◆ Data for the task
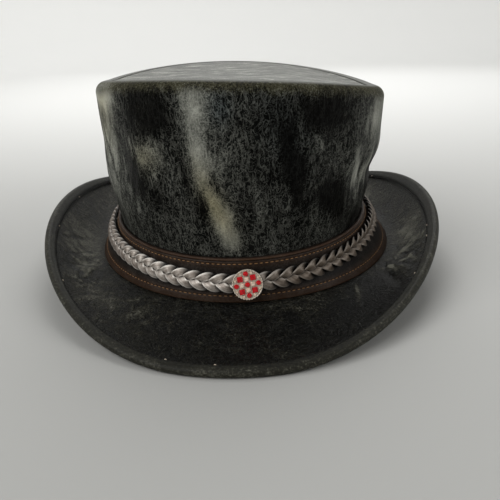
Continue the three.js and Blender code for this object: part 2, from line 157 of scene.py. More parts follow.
# Bundles of fine wrinkles of the brim, in the same columns as those of the crown.
BRIM_WRINKLES = (
    (44, 203, 10, 0.5, 0.22, 0.8, 0.18, 0.22),
    (60, 209, 6, 0.5, 0.2, 0.8, 0.05, 0.3),
    (50, 228, 14, 0.5, 0.3, 1.0, 0.09, 0.17),
    (50, 328, 10, 0.5, 0.28, 0.7, 0.13, 0.42),
    (40, 275, 25, 0.5, 0.3, 1.4, 0.08, 0.12),
    (30, 350, 15, 0.5, 0.3, 1.2, 0.07, 0.22),
    (50, 90, 70, 0.5, 0.3, 1.4, 0.08, 0.2),
)

# Places where the crown is lighter, or is left black with a minus sign: angle, height, shade, half
# angle, half height, slant in degrees for the full height. Most are rubbed light or black wax; the
# pale left edge and the light streak at the front are painted highlights, and the thin dark crease
# line is painted shade.
CROWN_SHADES = (
    (215, 1.02, 1.0, 8, 0.12, 0),
    # Painted highlight: the pale band down the left edge, where the wall reflects the light.
    (214, 0.55, 0.6, 8, 0.33, -8),
    (239, 0.9, -1.2, 9, 0.14, 0),
    (225, 0.8, 0.1, 6, 0.2, 0),
    (237, 0.64, 0.65, 6, 0.12, 0),
    (235, 0.46, -0.7, 7, 0.18, 40),
    (247, 0.4, 0.1, 4, 0.3, 10),
    # Painted highlight: the light vertical streak at the front, where soft folds catch the light.
    (257, 0.95, 0.85, 5, 0.13, 0),
    (258, 0.7, 0.65, 4, 0.15, 15),
    (261, 0.42, 0.75, 3.5, 0.18, 22),
    (265, 0.18, 0.75, 4, 0.13, 18),
    # Painted shade: a thin dark line in a crease.
    (258.5, 0.32, -0.8, 1.2, 0.1, 5),
    (252, 0.52, -0.4, 1.5, 0.2, 14),
    (267, 0.5, 0.25, 3, 0.35, 5),
    (275, 0.6, -0.15, 5, 0.4, 0),
    (200, 1.02, 0.9, 14, 0.14, 0),
    (343, 1.02, 0.6, 12, 0.14, 0),
    (299, 0.91, -1.1, 11, 0.12, 0),
    (288, 0.57, -0.95, 4.5, 0.3, 17),
    (300, 0.66, 0.2, 3.5, 0.14, 43),
    (326, 0.86, 0.75, 8, 0.14, 0),
    (337, 0.7, 0.6, 7, 0.2, 0),
    (323, 0.47, 1.2, 6, 0.13, 10),
    (306, 0.34, -0.9, 7, 0.18, 35),
    (324, 0.05, -0.6, 7, 0.1, 0),
    (345, 0.35, -0.4, 8, 0.14, 0),
    (180, 0.6, 0.4, 12, 0.3, 0),
    (150, 0.75, -0.7, 10, 0.2, -10),
    (128, 0.45, 0.6, 8, 0.25, 14),
    (100, 0.7, 0.5, 9, 0.22, -10),
    (84, 0.35, -0.7, 8, 0.2, 0),
    (62, 0.8, 0.5, 8, 0.15, 0),
    (40, 0.5, -0.6, 9, 0.25, -12),
    (15, 0.7, 0.4, 9, 0.22, 0),
)

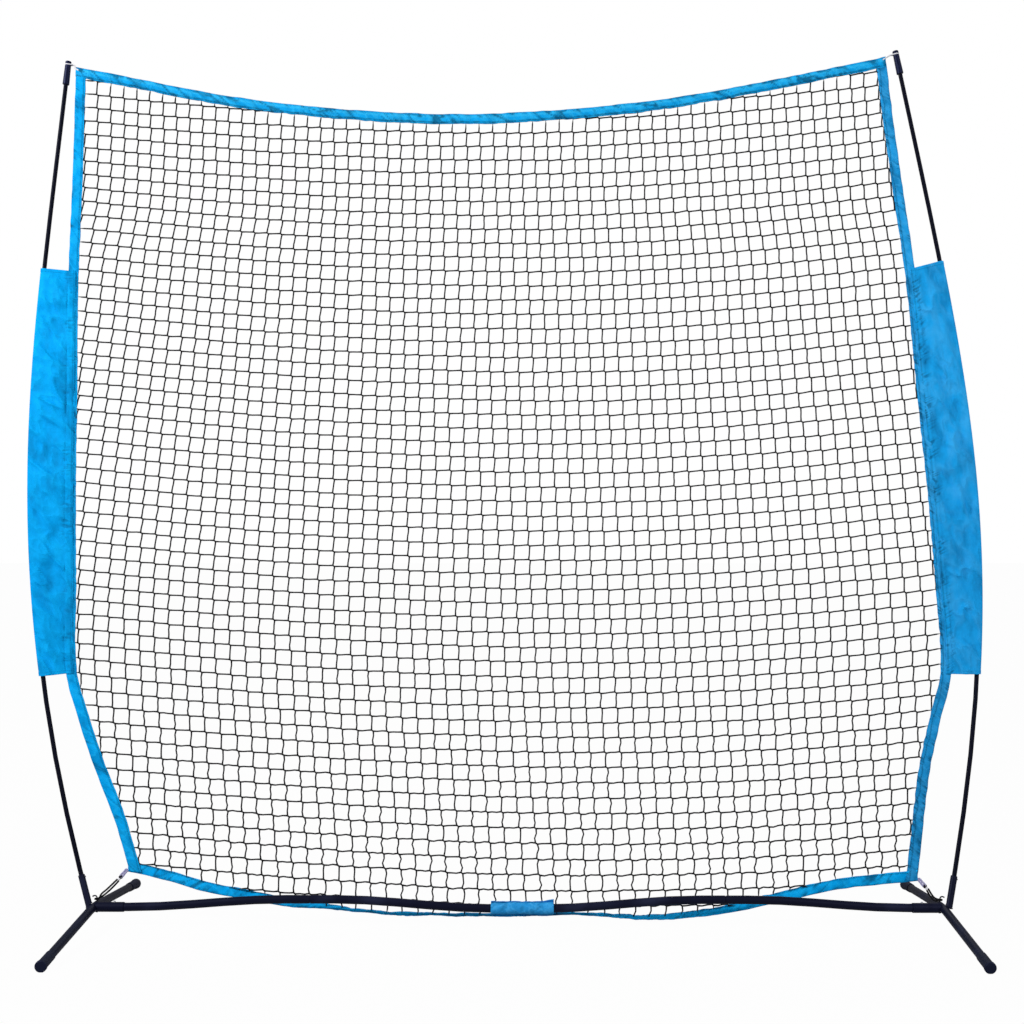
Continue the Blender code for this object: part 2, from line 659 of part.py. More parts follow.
def build_pole(shop, side, pole, drill, finishes):
    """Three rod sections, the two ferrules that join them, and the tip cap."""
    ends = (-ROD_DEPTH, *POLE_JOINTS, pole.length)
    half = FERRULE_LENGTH / 2
    names = ("lower", "middle", "upper")
    for k, label in enumerate(names):
        low = ends[k] + (CLEAR / 2 if k else 0.0)
        high = ends[k + 1] - (CLEAR / 2 if k < 2 else CLEAR)
        first = 0.014 if k == 0 else ends[k] + half + 0.003
        last = ends[k + 1] - (half + 0.003 if k < 2 else TIP_SEAT + 0.004)
        marks = [low] + [first + (last - first) * i / 5 for i in range(6)] + [high]
        points = [pole.at(m) for m in marks]
        if k == 0:
            points[1] = pole.mouth + pole.direction * first
        if k:
            a = pole.at(ends[k] - half - 0.003)
            points[0] = a.lerp(points[1], (low - ends[k] + half + 0.003) / (2 * half + 0.006))
        if k < 2:
            b = pole.at(ends[k + 1] + half + 0.003)
            share = (high - ends[k + 1] + half + 0.003) / (2 * half + 0.006)
            points[-1] = points[-2].lerp(b, share)
        rod = shop.pipe(f"{side.name}_pole_{label}", points, ROD_RADIUS, ROD_WALL,
                        finishes["glass_fibre"], 12)
        if k == 0:
            shop.cut(rod, drill)
    bore = socket_bore()
    outer = bore + FERRULE_WALL
    for k, joint in enumerate(POLE_JOINTS):
        a = pole.at(joint - half - 0.003)
        b = pole.at(joint + half + 0.003)
        profile = [(outer, half), (outer, -half), (bore, -half), (bore, half)]
        shop.turned(f"{side.name}_ferrule_{k + 1}", profile, finishes["steel"], 16, True,
                    (a + b) / 2, b - a)
    base = pole.at(pole.length - TIP_SEAT - 0.004)
    axis = (pole.at(pole.length) - base).normalized()
    top = GROOVE_HEIGHT + HEAD_HEIGHT
    sleeve = bore + TIP_WALL
    profile = [(0.0, top), (HEAD_RADIUS - 0.0016, top), (HEAD_RADIUS, top - 0.0014),
               (HEAD_RADIUS, GROOVE_HEIGHT), (GROOVE_RADIUS, GROOVE_HEIGHT - 0.0003),
               (GROOVE_RADIUS, 0.0005), (sleeve, 0.0), (sleeve + TIP_TAPER, -TIP_SLEEVE),
               (bore, -TIP_SLEEVE), (bore, -TIP_SLEEVE + TIP_SEAT), (0.0, -TIP_SLEEVE + TIP_SEAT)]
    crown = pole.at(pole.length) + axis * (TIP_SLEEVE - TIP_SEAT)
    shop.turned(f"{side.name}_tip_cap", profile, finishes["plastic"], 16, False, crown, axis)
    return crown, axis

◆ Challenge
Please quote every record above exactly as it appears.

◆ Expected output
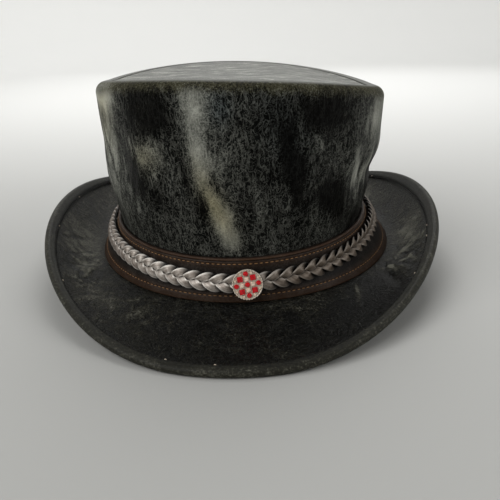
Continue the three.js and Blender code for this object: part 2, from line 157 of scene.py. More parts follow.
# Bundles of fine wrinkles of the brim, in the same columns as those of the crown.
BRIM_WRINKLES = (
    (44, 203, 10, 0.5, 0.22, 0.8, 0.18, 0.22),
    (60, 209, 6, 0.5, 0.2, 0.8, 0.05, 0.3),
    (50, 228, 14, 0.5, 0.3, 1.0, 0.09, 0.17),
    (50, 328, 10, 0.5, 0.28, 0.7, 0.13, 0.42),
    (40, 275, 25, 0.5, 0.3, 1.4, 0.08, 0.12),
    (30, 350, 15, 0.5, 0.3, 1.2, 0.07, 0.22),
    (50, 90, 70, 0.5, 0.3, 1.4, 0.08, 0.2),
)

# Places where the crown is lighter, or is left black with a minus sign: angle, height, shade, half
# angle, half height, slant in degrees for the full height. Most are rubbed light or black wax; the
# pale left edge and the light streak at the front are painted highlights, and the thin dark crease
# line is painted shade.
CROWN_SHADES = (
    (215, 1.02, 1.0, 8, 0.12, 0),
    # Painted highlight: the pale band down the left edge, where the wall reflects the light.
    (214, 0.55, 0.6, 8, 0.33, -8),
    (239, 0.9, -1.2, 9, 0.14, 0),
    (225, 0.8, 0.1, 6, 0.2, 0),
    (237, 0.64, 0.65, 6, 0.12, 0),
    (235, 0.46, -0.7, 7, 0.18, 40),
    (247, 0.4, 0.1, 4, 0.3, 10),
    # Painted highlight: the light vertical streak at the front, where soft folds catch the light.
    (257, 0.95, 0.85, 5, 0.13, 0),
    (258, 0.7, 0.65, 4, 0.15, 15),
    (261, 0.42, 0.75, 3.5, 0.18, 22),
    (265, 0.18, 0.75, 4, 0.13, 18),
    # Painted shade: a thin dark line in a crease.
    (258.5, 0.32, -0.8, 1.2, 0.1, 5),
    (252, 0.52, -0.4, 1.5, 0.2, 14),
    (267, 0.5, 0.25, 3, 0.35, 5),
    (275, 0.6, -0.15, 5, 0.4, 0),
    (200, 1.02, 0.9, 14, 0.14, 0),
    (343, 1.02, 0.6, 12, 0.14, 0),
    (299, 0.91, -1.1, 11, 0.12, 0),
    (288, 0.57, -0.95, 4.5, 0.3, 17),
    (300, 0.66, 0.2, 3.5, 0.14, 43),
    (326, 0.86, 0.75, 8, 0.14, 0),
    (337, 0.7, 0.6, 7, 0.2, 0),
    (323, 0.47, 1.2, 6, 0.13, 10),
    (306, 0.34, -0.9, 7, 0.18, 35),
    (324, 0.05, -0.6, 7, 0.1, 0),
    (345, 0.35, -0.4, 8, 0.14, 0),
    (180, 0.6, 0.4, 12, 0.3, 0),
    (150, 0.75, -0.7, 10, 0.2, -10),
    (128, 0.45, 0.6, 8, 0.25, 14),
    (100, 0.7, 0.5, 9, 0.22, -10),
    (84, 0.35, -0.7, 8, 0.2, 0),
    (62, 0.8, 0.5, 8, 0.15, 0),
    (40, 0.5, -0.6, 9, 0.25, -12),
    (15, 0.7, 0.4, 9, 0.22, 0),
)

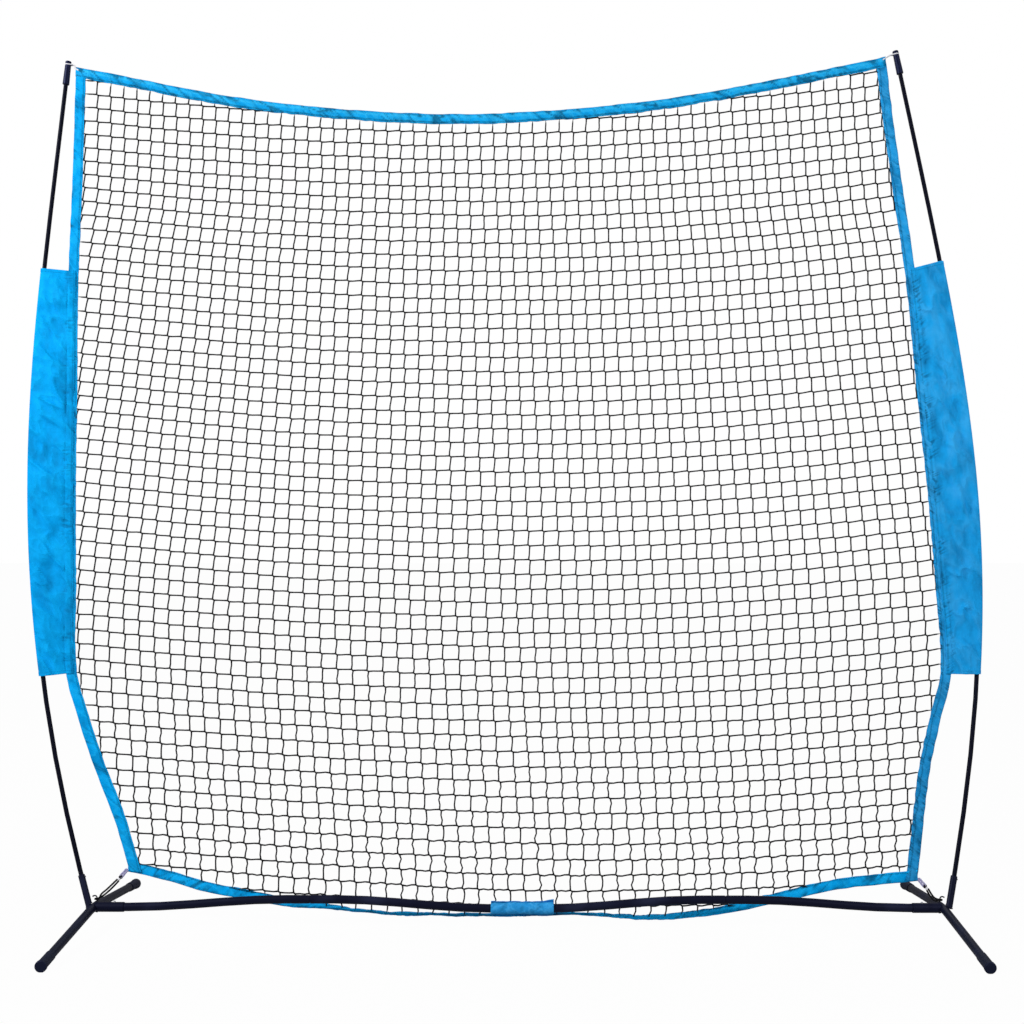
Continue the Blender code for this object: part 2, from line 659 of part.py. More parts follow.
def build_pole(shop, side, pole, drill, finishes):
    """Three rod sections, the two ferrules that join them, and the tip cap."""
    ends = (-ROD_DEPTH, *POLE_JOINTS, pole.length)
    half = FERRULE_LENGTH / 2
    names = ("lower", "middle", "upper")
    for k, label in enumerate(names):
        low = ends[k] + (CLEAR / 2 if k else 0.0)
        high = ends[k + 1] - (CLEAR / 2 if k < 2 else CLEAR)
        first = 0.014 if k == 0 else ends[k] + half + 0.003
        last = ends[k + 1] - (half + 0.003 if k < 2 else TIP_SEAT + 0.004)
        marks = [low] + [first + (last - first) * i / 5 for i in range(6)] + [high]
        points = [pole.at(m) for m in marks]
        if k == 0:
            points[1] = pole.mouth + pole.direction * first
        if k:
            a = pole.at(ends[k] - half - 0.003)
            points[0] = a.lerp(points[1], (low - ends[k] + half + 0.003) / (2 * half + 0.006))
        if k < 2:
            b = pole.at(ends[k + 1] + half + 0.003)
            share = (high - ends[k + 1] + half + 0.003) / (2 * half + 0.006)
            points[-1] = points[-2].lerp(b, share)
        rod = shop.pipe(f"{side.name}_pole_{label}", points, ROD_RADIUS, ROD_WALL,
                        finishes["glass_fibre"], 12)
        if k == 0:
            shop.cut(rod, drill)
    bore = socket_bore()
    outer = bore + FERRULE_WALL
    for k, joint in enumerate(POLE_JOINTS):
        a = pole.at(joint - half - 0.003)
        b = pole.at(joint + half + 0.003)
        profile = [(outer, half), (outer, -half), (bore, -half), (bore, half)]
        shop.turned(f"{side.name}_ferrule_{k + 1}", profile, finishes["steel"], 16, True,
                    (a + b) / 2, b - a)
    base = pole.at(pole.length - TIP_SEAT - 0.004)
    axis = (pole.at(pole.length) - base).normalized()
    top = GROOVE_HEIGHT + HEAD_HEIGHT
    sleeve = bore + TIP_WALL
    profile = [(0.0, top), (HEAD_RADIUS - 0.0016, top), (HEAD_RADIUS, top - 0.0014),
               (HEAD_RADIUS, GROOVE_HEIGHT), (GROOVE_RADIUS, GROOVE_HEIGHT - 0.0003),
               (GROOVE_RADIUS, 0.0005), (sleeve, 0.0), (sleeve + TIP_TAPER, -TIP_SLEEVE),
               (bore, -TIP_SLEEVE), (bore, -TIP_SLEEVE + TIP_SEAT), (0.0, -TIP_SLEEVE + TIP_SEAT)]
    crown = pole.at(pole.length) + axis * (TIP_SLEEVE - TIP_SEAT)
    shop.turned(f"{side.name}_tip_cap", profile, finishes["plastic"], 16, False, crown, axis)
    return crown, axis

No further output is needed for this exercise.